Each line should be copied exactly.

— start of DATA —

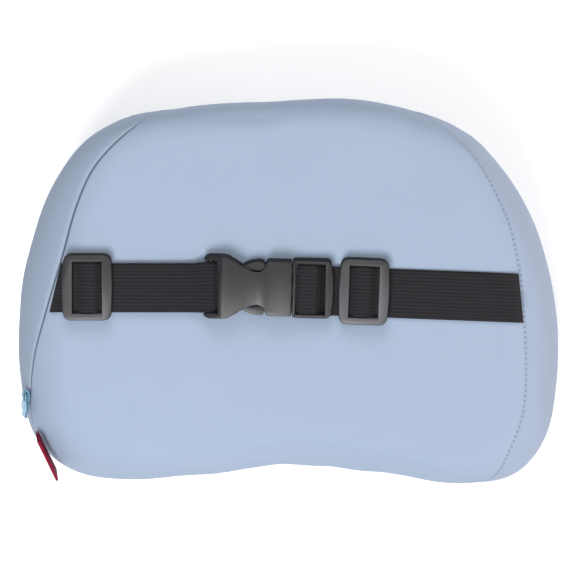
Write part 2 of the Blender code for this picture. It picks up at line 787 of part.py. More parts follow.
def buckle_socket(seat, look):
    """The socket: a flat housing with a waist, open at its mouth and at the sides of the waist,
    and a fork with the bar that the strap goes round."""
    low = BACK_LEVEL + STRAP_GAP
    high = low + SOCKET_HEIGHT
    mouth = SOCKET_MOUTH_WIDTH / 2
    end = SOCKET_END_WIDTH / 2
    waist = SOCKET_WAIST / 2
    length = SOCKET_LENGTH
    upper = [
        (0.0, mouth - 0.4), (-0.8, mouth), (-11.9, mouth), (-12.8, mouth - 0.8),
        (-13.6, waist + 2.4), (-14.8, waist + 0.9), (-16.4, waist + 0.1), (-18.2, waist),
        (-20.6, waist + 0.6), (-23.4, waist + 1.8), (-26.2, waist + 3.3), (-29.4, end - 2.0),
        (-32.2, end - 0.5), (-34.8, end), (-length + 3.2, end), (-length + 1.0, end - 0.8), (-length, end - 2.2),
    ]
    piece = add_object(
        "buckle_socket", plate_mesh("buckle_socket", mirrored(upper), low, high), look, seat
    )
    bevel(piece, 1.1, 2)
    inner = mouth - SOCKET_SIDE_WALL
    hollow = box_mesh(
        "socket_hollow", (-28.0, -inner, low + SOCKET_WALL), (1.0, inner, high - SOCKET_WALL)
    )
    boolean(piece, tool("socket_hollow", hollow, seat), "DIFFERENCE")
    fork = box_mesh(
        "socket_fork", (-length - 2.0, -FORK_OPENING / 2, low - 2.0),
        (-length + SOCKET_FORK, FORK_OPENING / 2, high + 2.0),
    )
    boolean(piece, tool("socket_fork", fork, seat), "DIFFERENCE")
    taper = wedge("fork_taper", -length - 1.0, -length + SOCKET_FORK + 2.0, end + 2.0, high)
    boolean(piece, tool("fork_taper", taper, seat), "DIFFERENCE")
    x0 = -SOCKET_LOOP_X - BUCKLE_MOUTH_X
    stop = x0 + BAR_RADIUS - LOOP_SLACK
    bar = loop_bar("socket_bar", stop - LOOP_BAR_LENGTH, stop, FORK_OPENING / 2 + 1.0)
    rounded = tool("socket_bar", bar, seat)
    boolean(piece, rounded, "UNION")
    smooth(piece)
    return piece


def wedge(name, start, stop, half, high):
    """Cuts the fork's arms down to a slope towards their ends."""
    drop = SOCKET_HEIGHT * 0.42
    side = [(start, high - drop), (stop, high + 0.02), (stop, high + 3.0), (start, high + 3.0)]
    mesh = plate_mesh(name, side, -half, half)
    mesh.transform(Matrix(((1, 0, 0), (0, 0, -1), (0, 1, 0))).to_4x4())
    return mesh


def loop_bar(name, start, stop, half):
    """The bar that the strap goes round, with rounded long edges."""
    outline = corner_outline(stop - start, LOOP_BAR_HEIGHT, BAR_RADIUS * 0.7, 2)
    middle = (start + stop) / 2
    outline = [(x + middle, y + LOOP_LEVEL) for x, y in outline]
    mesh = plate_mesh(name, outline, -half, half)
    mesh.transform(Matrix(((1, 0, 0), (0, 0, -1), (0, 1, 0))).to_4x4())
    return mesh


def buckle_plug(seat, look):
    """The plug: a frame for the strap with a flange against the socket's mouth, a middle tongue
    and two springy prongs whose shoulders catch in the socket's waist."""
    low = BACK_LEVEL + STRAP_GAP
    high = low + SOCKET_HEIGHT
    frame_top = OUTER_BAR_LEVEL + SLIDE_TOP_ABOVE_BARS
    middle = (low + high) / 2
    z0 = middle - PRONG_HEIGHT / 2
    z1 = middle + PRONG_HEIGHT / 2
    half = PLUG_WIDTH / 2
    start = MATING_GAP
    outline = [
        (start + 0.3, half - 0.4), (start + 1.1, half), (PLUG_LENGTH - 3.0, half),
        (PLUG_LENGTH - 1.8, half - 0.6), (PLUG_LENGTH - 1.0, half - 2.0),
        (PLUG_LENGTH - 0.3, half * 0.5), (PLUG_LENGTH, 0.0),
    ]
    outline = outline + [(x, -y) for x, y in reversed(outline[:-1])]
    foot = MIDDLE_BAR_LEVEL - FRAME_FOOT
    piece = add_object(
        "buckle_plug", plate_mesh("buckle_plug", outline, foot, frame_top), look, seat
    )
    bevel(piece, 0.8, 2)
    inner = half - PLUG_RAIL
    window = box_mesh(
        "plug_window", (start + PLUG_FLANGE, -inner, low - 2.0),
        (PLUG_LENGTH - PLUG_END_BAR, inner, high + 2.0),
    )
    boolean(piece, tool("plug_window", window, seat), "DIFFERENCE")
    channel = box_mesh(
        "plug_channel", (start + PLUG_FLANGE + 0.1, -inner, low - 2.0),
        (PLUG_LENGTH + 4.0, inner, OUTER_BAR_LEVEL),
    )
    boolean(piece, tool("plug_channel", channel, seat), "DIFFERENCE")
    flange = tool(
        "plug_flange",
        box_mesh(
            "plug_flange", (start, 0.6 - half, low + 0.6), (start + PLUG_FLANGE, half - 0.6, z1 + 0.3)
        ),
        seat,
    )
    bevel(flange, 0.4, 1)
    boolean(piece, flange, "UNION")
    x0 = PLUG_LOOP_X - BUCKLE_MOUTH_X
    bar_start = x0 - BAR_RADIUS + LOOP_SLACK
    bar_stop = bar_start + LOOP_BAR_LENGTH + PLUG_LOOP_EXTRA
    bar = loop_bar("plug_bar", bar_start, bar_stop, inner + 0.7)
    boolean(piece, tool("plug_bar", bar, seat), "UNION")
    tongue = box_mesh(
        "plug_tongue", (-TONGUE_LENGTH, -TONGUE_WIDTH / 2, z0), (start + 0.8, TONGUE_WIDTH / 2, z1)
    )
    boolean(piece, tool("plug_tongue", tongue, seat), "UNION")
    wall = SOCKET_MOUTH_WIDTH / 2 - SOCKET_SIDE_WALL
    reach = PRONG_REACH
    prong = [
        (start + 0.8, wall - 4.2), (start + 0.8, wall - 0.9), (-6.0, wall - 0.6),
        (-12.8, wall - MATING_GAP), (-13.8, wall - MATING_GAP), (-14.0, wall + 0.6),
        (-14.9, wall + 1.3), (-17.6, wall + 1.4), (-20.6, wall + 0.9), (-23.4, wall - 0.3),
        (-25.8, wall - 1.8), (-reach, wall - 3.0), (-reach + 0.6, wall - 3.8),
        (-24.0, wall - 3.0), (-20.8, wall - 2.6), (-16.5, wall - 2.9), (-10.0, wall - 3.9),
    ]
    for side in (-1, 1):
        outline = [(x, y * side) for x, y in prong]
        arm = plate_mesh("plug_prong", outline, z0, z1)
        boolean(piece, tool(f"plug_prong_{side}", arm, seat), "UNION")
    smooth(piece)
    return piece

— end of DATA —

## EXERCISE SOLUTION
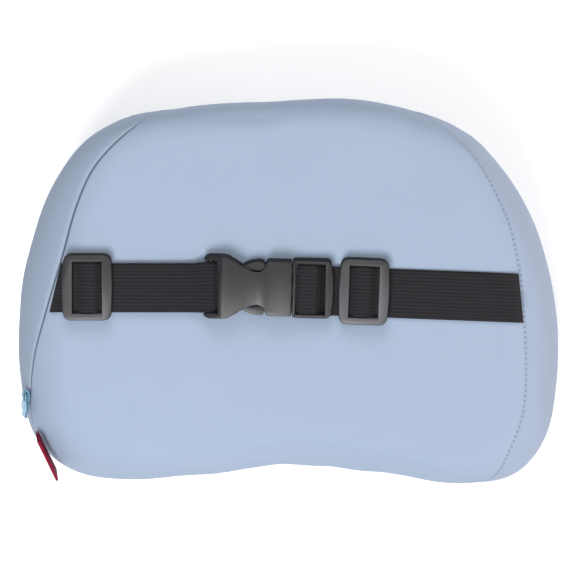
Write part 2 of the Blender code for this picture. It picks up at line 787 of part.py. More parts follow.
def buckle_socket(seat, look):
    """The socket: a flat housing with a waist, open at its mouth and at the sides of the waist,
    and a fork with the bar that the strap goes round."""
    low = BACK_LEVEL + STRAP_GAP
    high = low + SOCKET_HEIGHT
    mouth = SOCKET_MOUTH_WIDTH / 2
    end = SOCKET_END_WIDTH / 2
    waist = SOCKET_WAIST / 2
    length = SOCKET_LENGTH
    upper = [
        (0.0, mouth - 0.4), (-0.8, mouth), (-11.9, mouth), (-12.8, mouth - 0.8),
        (-13.6, waist + 2.4), (-14.8, waist + 0.9), (-16.4, waist + 0.1), (-18.2, waist),
        (-20.6, waist + 0.6), (-23.4, waist + 1.8), (-26.2, waist + 3.3), (-29.4, end - 2.0),
        (-32.2, end - 0.5), (-34.8, end), (-length + 3.2, end), (-length + 1.0, end - 0.8), (-length, end - 2.2),
    ]
    piece = add_object(
        "buckle_socket", plate_mesh("buckle_socket", mirrored(upper), low, high), look, seat
    )
    bevel(piece, 1.1, 2)
    inner = mouth - SOCKET_SIDE_WALL
    hollow = box_mesh(
        "socket_hollow", (-28.0, -inner, low + SOCKET_WALL), (1.0, inner, high - SOCKET_WALL)
    )
    boolean(piece, tool("socket_hollow", hollow, seat), "DIFFERENCE")
    fork = box_mesh(
        "socket_fork", (-length - 2.0, -FORK_OPENING / 2, low - 2.0),
        (-length + SOCKET_FORK, FORK_OPENING / 2, high + 2.0),
    )
    boolean(piece, tool("socket_fork", fork, seat), "DIFFERENCE")
    taper = wedge("fork_taper", -length - 1.0, -length + SOCKET_FORK + 2.0, end + 2.0, high)
    boolean(piece, tool("fork_taper", taper, seat), "DIFFERENCE")
    x0 = -SOCKET_LOOP_X - BUCKLE_MOUTH_X
    stop = x0 + BAR_RADIUS - LOOP_SLACK
    bar = loop_bar("socket_bar", stop - LOOP_BAR_LENGTH, stop, FORK_OPENING / 2 + 1.0)
    rounded = tool("socket_bar", bar, seat)
    boolean(piece, rounded, "UNION")
    smooth(piece)
    return piece


def wedge(name, start, stop, half, high):
    """Cuts the fork's arms down to a slope towards their ends."""
    drop = SOCKET_HEIGHT * 0.42
    side = [(start, high - drop), (stop, high + 0.02), (stop, high + 3.0), (start, high + 3.0)]
    mesh = plate_mesh(name, side, -half, half)
    mesh.transform(Matrix(((1, 0, 0), (0, 0, -1), (0, 1, 0))).to_4x4())
    return mesh


def loop_bar(name, start, stop, half):
    """The bar that the strap goes round, with rounded long edges."""
    outline = corner_outline(stop - start, LOOP_BAR_HEIGHT, BAR_RADIUS * 0.7, 2)
    middle = (start + stop) / 2
    outline = [(x + middle, y + LOOP_LEVEL) for x, y in outline]
    mesh = plate_mesh(name, outline, -half, half)
    mesh.transform(Matrix(((1, 0, 0), (0, 0, -1), (0, 1, 0))).to_4x4())
    return mesh


def buckle_plug(seat, look):
    """The plug: a frame for the strap with a flange against the socket's mouth, a middle tongue
    and two springy prongs whose shoulders catch in the socket's waist."""
    low = BACK_LEVEL + STRAP_GAP
    high = low + SOCKET_HEIGHT
    frame_top = OUTER_BAR_LEVEL + SLIDE_TOP_ABOVE_BARS
    middle = (low + high) / 2
    z0 = middle - PRONG_HEIGHT / 2
    z1 = middle + PRONG_HEIGHT / 2
    half = PLUG_WIDTH / 2
    start = MATING_GAP
    outline = [
        (start + 0.3, half - 0.4), (start + 1.1, half), (PLUG_LENGTH - 3.0, half),
        (PLUG_LENGTH - 1.8, half - 0.6), (PLUG_LENGTH - 1.0, half - 2.0),
        (PLUG_LENGTH - 0.3, half * 0.5), (PLUG_LENGTH, 0.0),
    ]
    outline = outline + [(x, -y) for x, y in reversed(outline[:-1])]
    foot = MIDDLE_BAR_LEVEL - FRAME_FOOT
    piece = add_object(
        "buckle_plug", plate_mesh("buckle_plug", outline, foot, frame_top), look, seat
    )
    bevel(piece, 0.8, 2)
    inner = half - PLUG_RAIL
    window = box_mesh(
        "plug_window", (start + PLUG_FLANGE, -inner, low - 2.0),
        (PLUG_LENGTH - PLUG_END_BAR, inner, high + 2.0),
    )
    boolean(piece, tool("plug_window", window, seat), "DIFFERENCE")
    channel = box_mesh(
        "plug_channel", (start + PLUG_FLANGE + 0.1, -inner, low - 2.0),
        (PLUG_LENGTH + 4.0, inner, OUTER_BAR_LEVEL),
    )
    boolean(piece, tool("plug_channel", channel, seat), "DIFFERENCE")
    flange = tool(
        "plug_flange",
        box_mesh(
            "plug_flange", (start, 0.6 - half, low + 0.6), (start + PLUG_FLANGE, half - 0.6, z1 + 0.3)
        ),
        seat,
    )
    bevel(flange, 0.4, 1)
    boolean(piece, flange, "UNION")
    x0 = PLUG_LOOP_X - BUCKLE_MOUTH_X
    bar_start = x0 - BAR_RADIUS + LOOP_SLACK
    bar_stop = bar_start + LOOP_BAR_LENGTH + PLUG_LOOP_EXTRA
    bar = loop_bar("plug_bar", bar_start, bar_stop, inner + 0.7)
    boolean(piece, tool("plug_bar", bar, seat), "UNION")
    tongue = box_mesh(
        "plug_tongue", (-TONGUE_LENGTH, -TONGUE_WIDTH / 2, z0), (start + 0.8, TONGUE_WIDTH / 2, z1)
    )
    boolean(piece, tool("plug_tongue", tongue, seat), "UNION")
    wall = SOCKET_MOUTH_WIDTH / 2 - SOCKET_SIDE_WALL
    reach = PRONG_REACH
    prong = [
        (start + 0.8, wall - 4.2), (start + 0.8, wall - 0.9), (-6.0, wall - 0.6),
        (-12.8, wall - MATING_GAP), (-13.8, wall - MATING_GAP), (-14.0, wall + 0.6),
        (-14.9, wall + 1.3), (-17.6, wall + 1.4), (-20.6, wall + 0.9), (-23.4, wall - 0.3),
        (-25.8, wall - 1.8), (-reach, wall - 3.0), (-reach + 0.6, wall - 3.8),
        (-24.0, wall - 3.0), (-20.8, wall - 2.6), (-16.5, wall - 2.9), (-10.0, wall - 3.9),
    ]
    for side in (-1, 1):
        outline = [(x, y * side) for x, y in prong]
        arm = plate_mesh("plug_prong", outline, z0, z1)
        boolean(piece, tool(f"plug_prong_{side}", arm, seat), "UNION")
    smooth(piece)
    return piece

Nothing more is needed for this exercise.